妙高の神社の未来:メモ

 氏子はその地域の氏神様を崇敬して仕えるのに対して、檀家は寺院に所属し、お布施などの援助を行ったり、法要の手伝いをする代わりに、寺院にお葬式や法事などを執り行ってもらう、というのが一般的な説明です。氏子が仕えるのは神ですが、檀家は仏より寺院に仕えます。この説明の中の「崇敬して仕える」、「仏より寺院に仕える」とはどのようなことかと問うと、神仏習合の歴史がもつ多くの曖昧な事柄が浮き彫りになってきます。

 日本の仏教や神道の特徴は、神仏習合鎮護国家思想にありました。仏教には教派の教義がありますが、神道には教義がなく、布教は行われていません。神仏習合とはいえ、宗教は仏教、文化は神道という棲み分けがなされていたようです。

 氏子も檀家もその数は減少を続け、限界集落に似て、寺社の存続は予断を許さない状態にあります。特に、神社の存続は危険領域に達していて、存続には何が必要かが議論されています。そこで、妙高市の現状と、寺社の未来について考えてみよう。

 

<神社の現状>

 新潟県の神社数は約4700社で、2位の兵庫県に1000近い差をつけて全国で最多です。その理由の一つが、明治の頃、新潟県は人口が日本で一番多い県だったこと。明治21年の人口は約166万人、次いで兵庫県の151万人で、何と東京都は4位でした。明治政府は神社の統合を呼びかけましたが、当時の新潟県は他県ほど強力に統合を推し進めませんでした。これが二番目の理由で、その結果、多くの神社がそのまま残ることになりました。

 新潟県内にある神社の約4分の1が「諏訪神社」に関連する神社で、県内で最多です。 全国2万以上ある諏訪神社の総本社は長野県諏訪市諏訪大社。そこに祀られているのが「建御名方神(たけみなかたのかみ)」。その母親が糸魚川の「奴奈川姫(ぬなかわひめ)」です。出雲勢力が日本海側を北上し、内陸に入っていく道筋の一つが妙高であり、それが諏訪大社までつながっています。

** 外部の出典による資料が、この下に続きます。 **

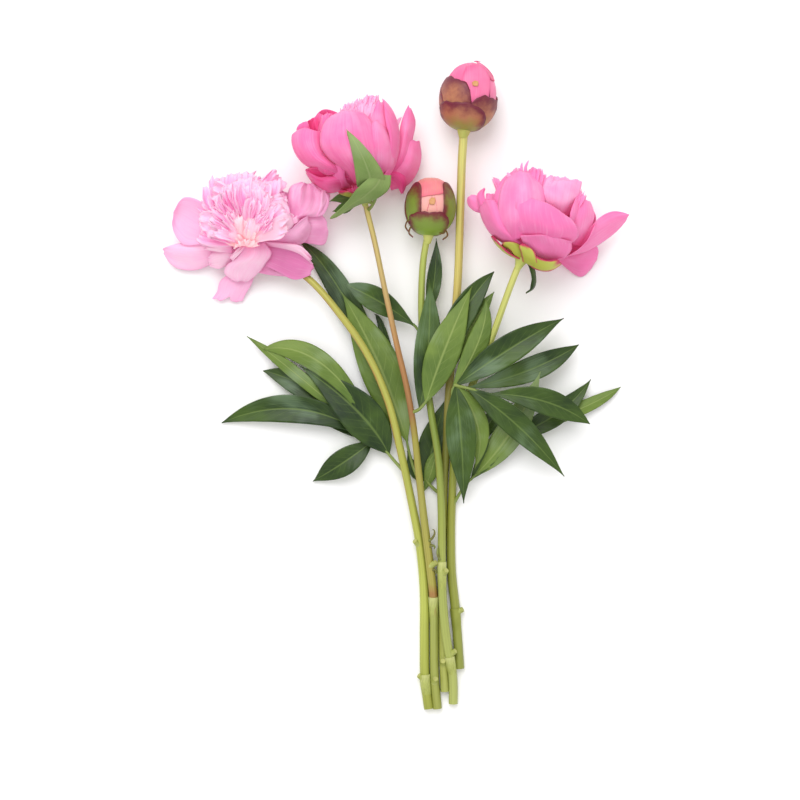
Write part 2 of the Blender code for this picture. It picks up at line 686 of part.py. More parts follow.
def rooted(leaflet, stalks):
    """The leaflet with its midrib starting just inside the nearest of the leaf's own stalks."""
    joints = [joint for stalk in stalks for joint in smooth_route(stalk, 12)]
    near = min(joints, key=lambda joint: np.linalg.norm(joint - np.array(leaflet.base)))
    onward = np.array(leaflet.middle) - near
    return leaflet._replace(base=tuple(near - 0.9 * onward / np.linalg.norm(onward)))


def compound_leaf(name):
    """Leaflets joined on their stalk, which ends just clear of the stem that it grows on."""
    stem_name, stalks, leaflets = LEAVES[name]
    pieces = [
        tube(f"{name}_stalk_{index}", stalk, (PETIOLE_RADIUS * 1.3, PETIOLE_RADIUS * 0.8), 3, 4)
        for index, stalk in enumerate(stalks)
    ]
    for index, leaflet in enumerate(rooted(leaflet, stalks) for leaflet in leaflets):
        blade = shaped_sheet(
            f"{name}_leaflet_{index}",
            LEAF_CELLS,
            lambda across, along, leaflet=leaflet: leaflet_surface(leaflet, across, along),
            LEAF_THICKNESS,
        )
        pieces.append(blade)
    pieces[0].name = name
    leaf = combine(pieces[0], pieces[1:], "UNION")
    return combine(leaf, [green_body(stem_name, CLEARANCE)], "DIFFERENCE")


def place(thing, name, finish, bouquet):
    flatten_below_table(thing)
    thing.name = name
    thing.data.name = name
    thing.data.materials.clear()
    thing.data.materials.append(finish)
    thing.data.shade_smooth()
    thing.data.set_sharp_from_angle(angle=math.radians(40))
    bouquet.objects.link(thing)


def main():
    clear_scene()
    bouquet = make_collection("peony_bouquet")
    stem_finish, leaf_finish = make_finish("stem"), make_finish("leaf")
    for name in STEMS:
        place(green_body(name), name, stem_finish, bouquet)
    for name in LEAVES:
        place(compound_leaf(name), name, leaf_finish, bouquet)
    for name in FLOWERS:
        place(flower_head(name), name, make_finish(name), bouquet)


main()
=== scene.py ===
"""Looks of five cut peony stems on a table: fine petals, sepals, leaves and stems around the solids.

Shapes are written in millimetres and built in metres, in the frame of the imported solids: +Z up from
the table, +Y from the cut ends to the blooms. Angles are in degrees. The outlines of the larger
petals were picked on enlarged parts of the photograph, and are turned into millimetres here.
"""

import math
import random
from typing import NamedTuple

import bmesh
import bpy
import numpy as np
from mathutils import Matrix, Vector


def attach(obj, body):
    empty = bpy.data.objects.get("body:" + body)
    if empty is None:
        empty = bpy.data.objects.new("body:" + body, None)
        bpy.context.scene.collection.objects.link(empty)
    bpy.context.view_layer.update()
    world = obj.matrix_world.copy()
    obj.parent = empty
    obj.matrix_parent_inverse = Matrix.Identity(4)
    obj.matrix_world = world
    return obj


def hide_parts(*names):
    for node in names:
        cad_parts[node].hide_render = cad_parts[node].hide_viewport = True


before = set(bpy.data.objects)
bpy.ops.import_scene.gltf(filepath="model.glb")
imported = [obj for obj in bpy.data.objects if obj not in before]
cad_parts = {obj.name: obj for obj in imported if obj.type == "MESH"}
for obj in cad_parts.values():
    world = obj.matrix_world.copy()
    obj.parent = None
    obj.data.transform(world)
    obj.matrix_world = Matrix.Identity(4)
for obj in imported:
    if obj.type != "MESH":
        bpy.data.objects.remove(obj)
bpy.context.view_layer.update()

MM = 0.001
# The camera stands above the photograph's middle, where a pixel is this wide on the table.
CAMERA_PLACE = (2.8, -8.4, 1350)
PHOTO_MIDDLE = 400
PIXEL = 0.7

PETAL_SHEET = 0.4
FRILL_SHEET = 0.3
SEPAL_SHEET = 0.8
LEAF_SHEET = 0.4
PETIOLE_RADII = (1.3, 0.8)
STUB_RADII = (2.9, 2.2, 1.8)
STUB_LENGTH = 6.0
DRY_BIT_RADII = (0.9, 0.8, 0.3)
HAIR_RADII = (0.35, 0.2)
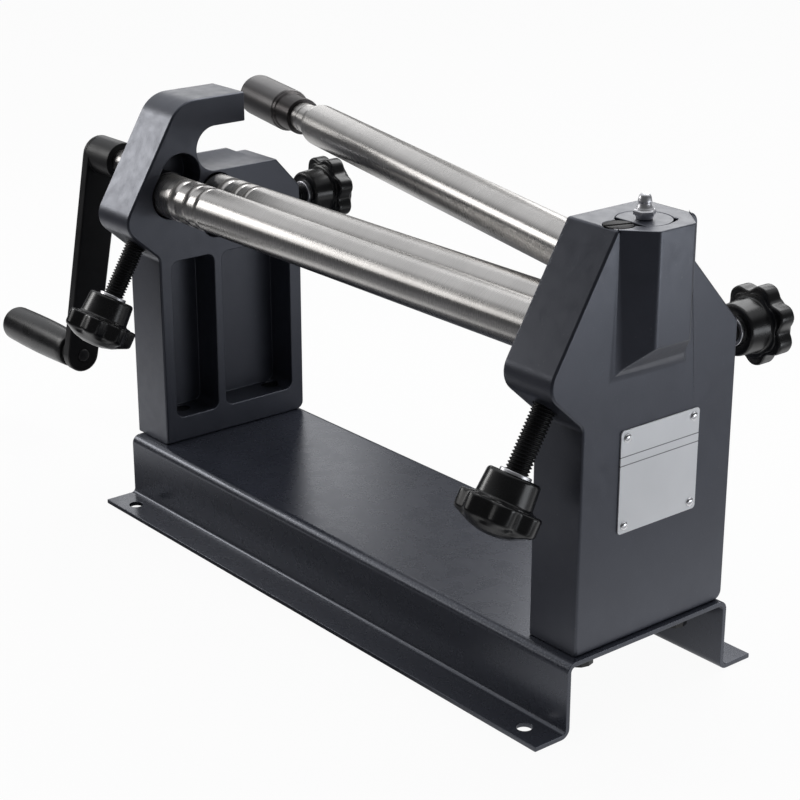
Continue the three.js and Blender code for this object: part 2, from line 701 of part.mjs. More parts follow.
// Swivel, in the same frame as the top roll with z measured as in the machine
function swivelBlock() {
  let block = rod(SWIVEL_RADIUS, SWIVEL_FLOOR + SLIDE_GAP, STANDARD_TOP - SEAT_GAP);
  const mouth = -SWIVEL_RADIUS - CUT_OVERRUN;
  const bore = rodAlongX(TOP_JOURNAL + RUNNING_GAP, mouth, TOP_JOURNAL_END + SLIDE_GAP);
  block = block.subtract(bore.translate([0, 0, TOP_Z]));
  const reach = (PINCH_Y - STOP_Y) * Math.cos(SWING_OPEN) - STOP_RADIUS - SLIDE_GAP;
  const width = 2 * SWIVEL_RADIUS;
  const notchFloor = STANDARD_TOP - STOP_NOTCH_DEPTH;
  const notch = box(-width, width, -width, -reach, notchFloor, STANDARD_TOP + CUT_OVERRUN);
  block = block.subtract(notch.rotate([0, 0, SWING_OPEN * 180 / Math.PI]));
  const tapped = rod(NIPPLE_SHANK + RUNNING_GAP, TOP_Z, STANDARD_TOP + CUT_OVERRUN, ROUND_SMALL);
  return block.subtract(tapped);
}

function greaseNipple() {
  const seat = STANDARD_TOP;
  const foot = TOP_Z + TOP_JOURNAL - GREASE_GROOVE + SLIDE_GAP;
  const hexFoot = seat + NIPPLE_FOOT_HEIGHT;
  const hexTop = seat + NIPPLE_HEX_TOP;
  const top = seat + NIPPLE_HEIGHT;
  const widest = top - NIPPLE_HEAD_RISE;
  const head = [];
  for (let i = 0; i < ARC_STEPS; i += 1) {
    const share = i / ARC_STEPS;
    const radius = NIPPLE_TOP + (NIPPLE_HEAD - NIPPLE_TOP) * Math.cos(Math.PI / 2 * share);
    head.push([radius, widest + NIPPLE_HEAD_RISE * Math.sin(Math.PI / 2 * share)]);
  }
  const flats = NIPPLE_HEX * Math.cos(Math.PI / 6);
  const body = turned([
    [0, foot],
    [NIPPLE_SHANK, foot],
    [NIPPLE_SHANK, seat],
    [NIPPLE_FOOT, seat],
    [flats, hexFoot],
    [NIPPLE_NECK, hexFoot],
    [NIPPLE_NECK, hexTop],
    ...head,
    [NIPPLE_TOP, top],
    [0, top],
  ], ROUND_TINY);
  return body.add(hexagon(NIPPLE_HEX, hexFoot, hexTop));
}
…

 新潟県神社庁のリストによれば、妙高市には神社が何と94もあり、その中でも最も多いのが諏訪社で、23社もあります。次が八幡社で18、そして神明社の13です。妙高山麓に神明社が集まり、諏訪社は海岸、平野に広く分布しています。八幡社は全国的に分布していて、それが新潟県でも見られます。

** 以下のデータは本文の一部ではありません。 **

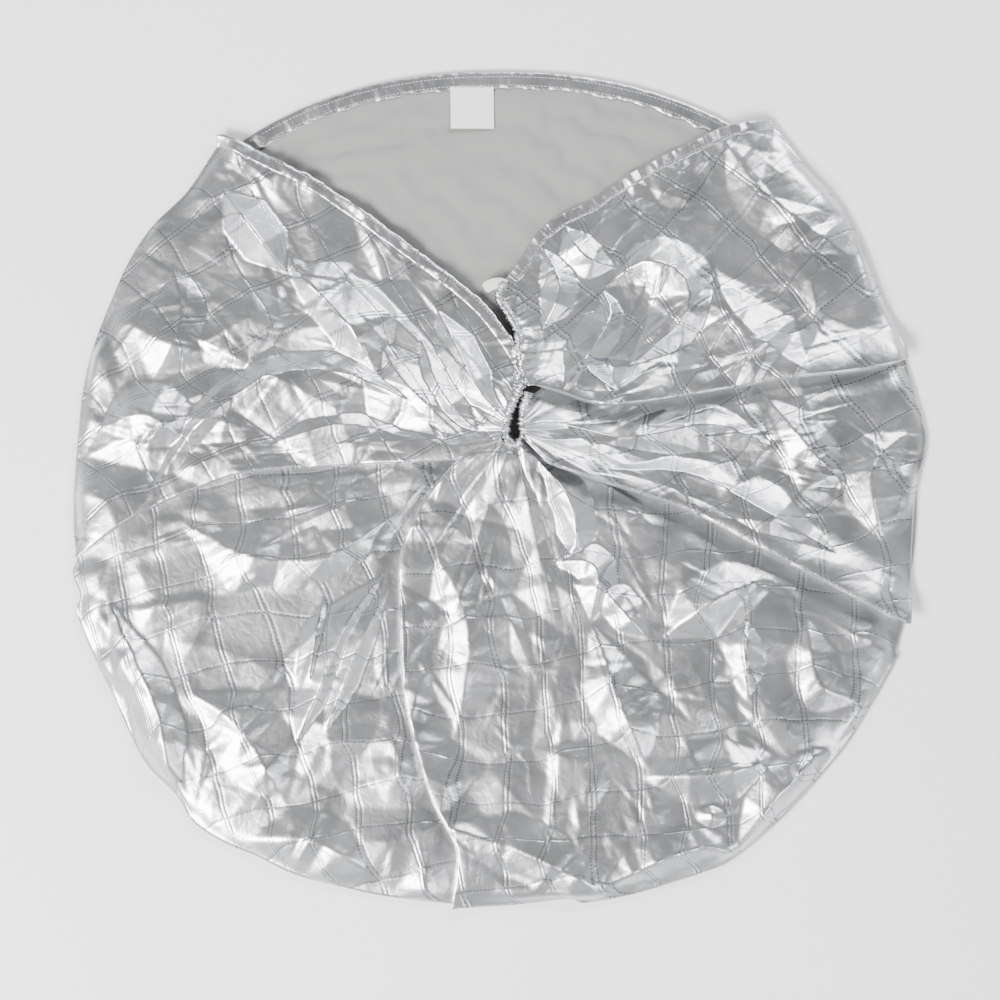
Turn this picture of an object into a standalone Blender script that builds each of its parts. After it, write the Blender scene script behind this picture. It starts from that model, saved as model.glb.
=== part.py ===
"""A quilted foil cover for a caravan's spare wheel, empty, lying on its front panel.

Metres, +Z up. The origin is the middle of the base and +Y runs to the open side of the rear panel.
Bearings are degrees from +X, anticlockwise as seen from above.
"""

import math

import bmesh
import bpy
from mathutils import Vector

# Outline of the front panel
HALF_WIDTH = 0.404
HALF_LENGTH = 0.395
RIM_POWER = 2.2
RIM_BULGES = ((217, 0.010, 16), (318, 0.005, 12))  # bearing, extra reach, spread in degrees

# Cloth plies, from the floor up
SHELL_PLY = 0.0008
WADDING_PLY = 0.0012
LINING_PLY = 0.0005
PLY_GAP = 0.0003
FULL_PLY = SHELL_PLY + WADDING_PLY + LINING_PLY + 2 * PLY_GAP
FRONT_SHELL = (0.0, 0.0006)
FRONT_WADDING = (0.0009, 0.0024)
FRONT_LINING = (0.0027, 0.0032)
ARC_HEM = (0.0035, 0.0043)
THREADS = (0.0046, 0.0050)
THREAD_WIDTH = 0.0008
PANEL_INSET = 0.006  # how far the wadding and lining of the front panel stop short of its edge
RIM_SEAM_INSETS = (0.002, 0.003)
RIM_SEAM_LEVELS = (0.0009, 0.0016)

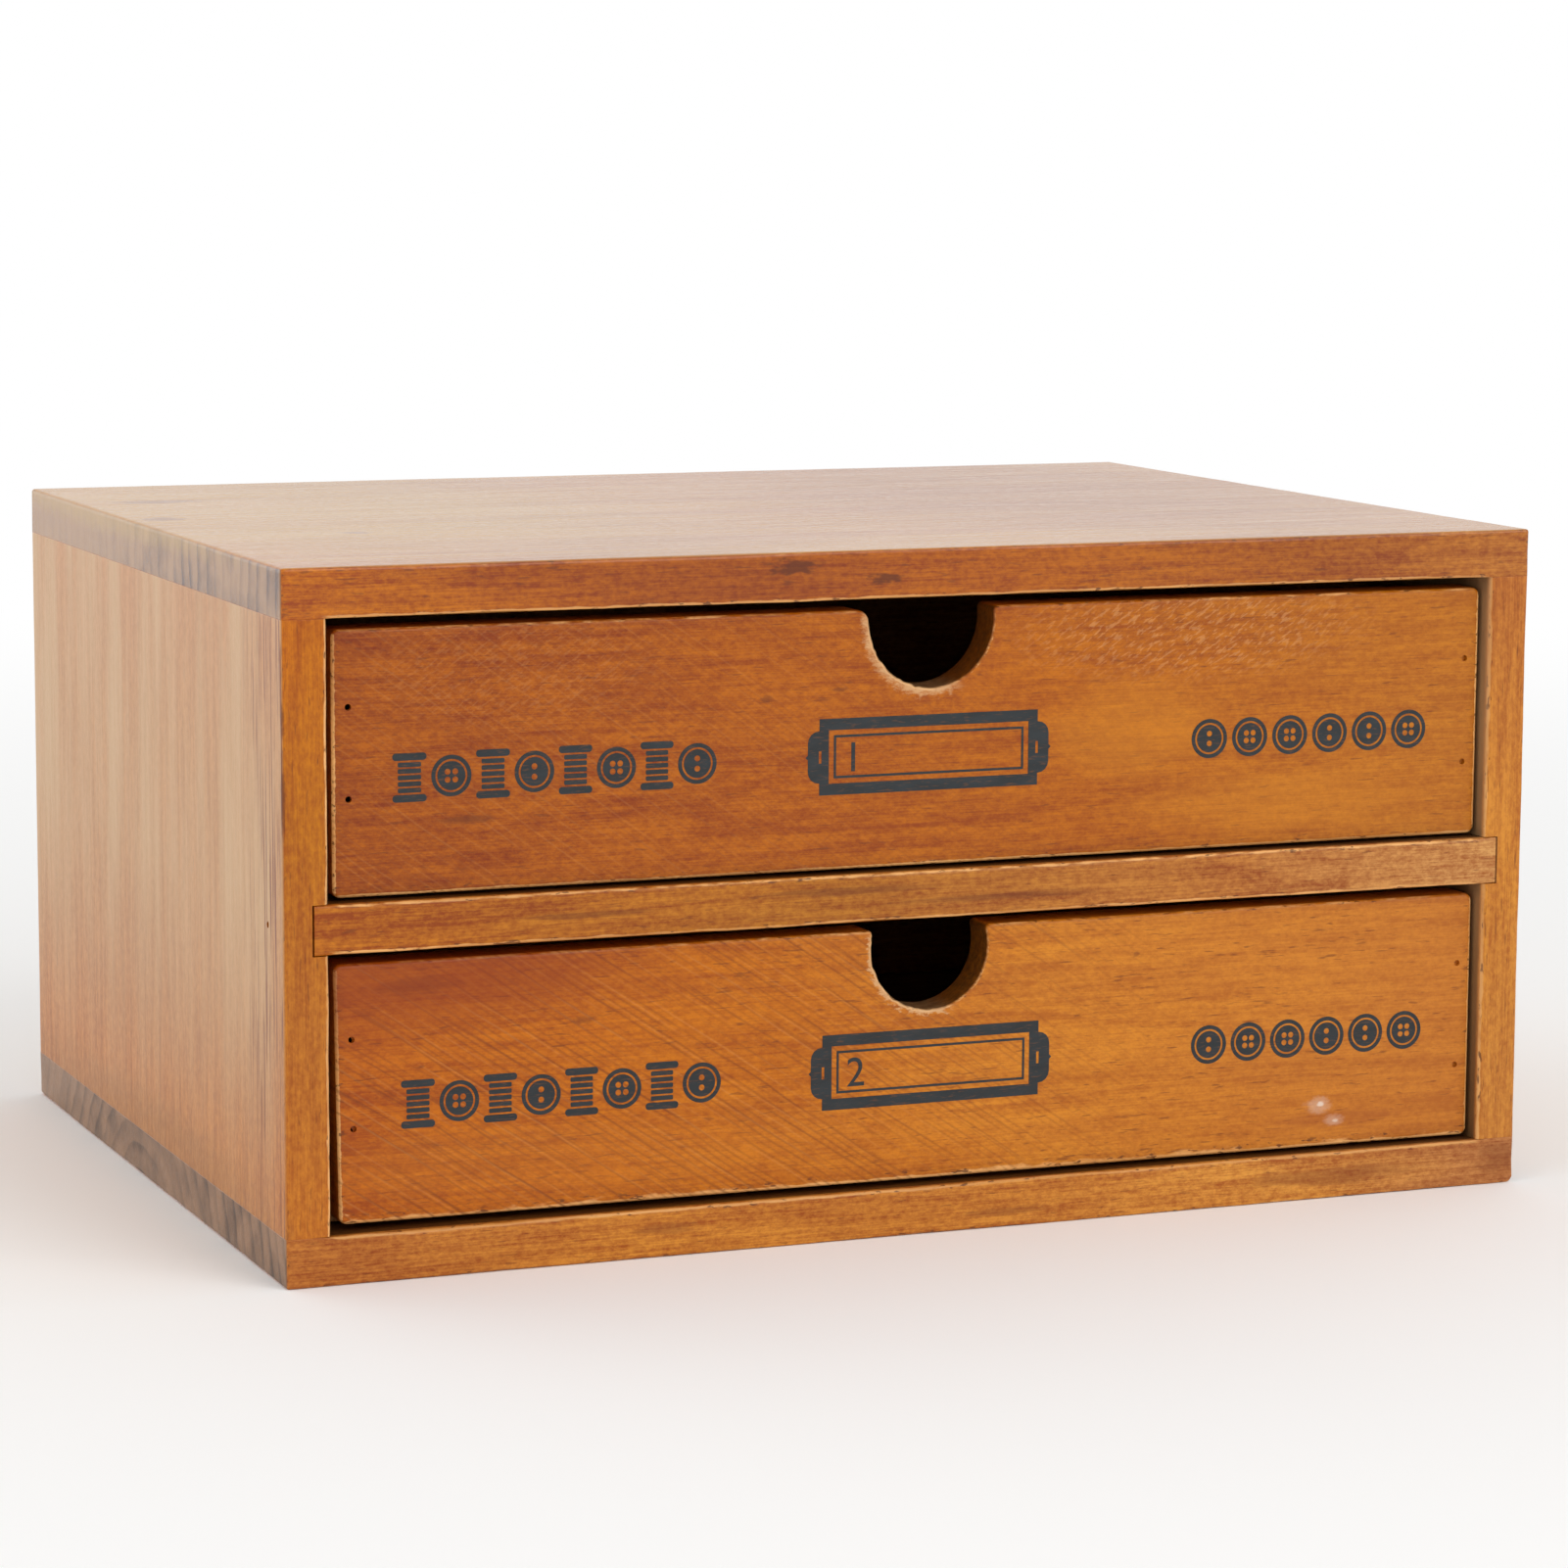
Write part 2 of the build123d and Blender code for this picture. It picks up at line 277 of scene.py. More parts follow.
def slice_rows(piece, axis, places, inside=None):
    """Cuts the piece across an axis at each place. inside(face) limits the cuts."""
    edit(piece, "FACE", "SELECT")
    normal = Vector([float(index == axis) for index in range(3)])
    for place in places:
        bpy.ops.mesh.select_all(action="SELECT")
        if inside:
            bpy.ops.mesh.select_all(action="DESELECT")
            shape = bmesh.from_edit_mesh(piece.data)
            for face in [face for face in shape.faces if inside(face)]:
                face.select_set(True)
            bmesh.update_edit_mesh(piece.data)
        bpy.ops.mesh.bisect(plane_co=normal * place, plane_no=normal, use_fill=False)
    bpy.ops.object.mode_set(mode="OBJECT")


def row_places(low, high, margin, spacing):
    """Places for slices: one near each end, and even rows between."""
    first, last = low + margin, high - margin
    count = max(1, round((last - first) / spacing))
    return [first + (last - first) * index / count for index in range(count + 1)]


smooth_below = math.radians(38)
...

 仏教と神道の組み合わせは色々考えることができますが、妙高市真宗・諏訪社が多い平野部と、真宗神明社が多い妙高山麓部に分けられそうです。

*<寺院の現状>も知る必要があります。

 妙高市の寺院数は71。その内訳を見ると、単立1、曹洞宗1、真宗大谷派(東)45、浄土真宗本願寺派(西)22、真言宗醍醐派修験道)1、天台寺門宗1となっている。すぐに気づくように、大半が浄土真宗で、それもお東が優位を占めている。寺院の94%以上が浄土真宗という数値は新潟県でトップだけでなく、真宗のホームグラウンドと言われる福井、石川、富山の3県の割合(多くて8割強)を大きく離して断トツなのである。旧新井市、旧妙高村、旧妙高高原町は優に9割を超え、妙高はどの地域も真宗寡占状態で、これが少なくても江戸時代から変わっていないのである。この数字を信用するなら妙高市浄土真宗一色に染まり、人々は押し並べて信心深い門徒ということになる。

 

<神社の未来>

 さて、より深刻な神社の未来について、ハレ、ケ、ケガレという既述の民俗学的概念を使って考えてみましょう。これら概念は教義ではなく、昔の日本人はそのように考えていたという伝承でしかありません。とはいえ、先祖たちが大切に守ってきたものです。現在の私たちが神社と関わりをもつのは、日常の参拝を除けば、盆と正月のお参りと祭りが際立ったものです。日常のケが減じて、ケガレが生じ、それをハレによってケに戻す、というサイクルを考えれば、ハレが家や共同体の正常化に不可欠で、その代表が稲作に係る様々な祭りということになります。少々短絡的ですが、ハレとしての祭りを年間行事として整理し、系統を越えて、神社間で話し合い、適切なスケジュールの元で祭りプランを練り上げることです。妙高市の新井別院の「おたや」に匹敵するような、各神社総力を挙げての祭りプランを考えるのもよいでしょう。

 「祭りの整理や統廃合を通じて、地域社会の再編を図る」という案は、行政が考える「地域社会の再編を通じて、祭りの整理、統廃合を図る」という順序とは逆になっています。いずれが正統の方法であるかどうかは問わず、逆の方法の方が簡単という場合にはそれで構わないといった柔軟な姿勢で考えるのも一つのやり方だと思われます。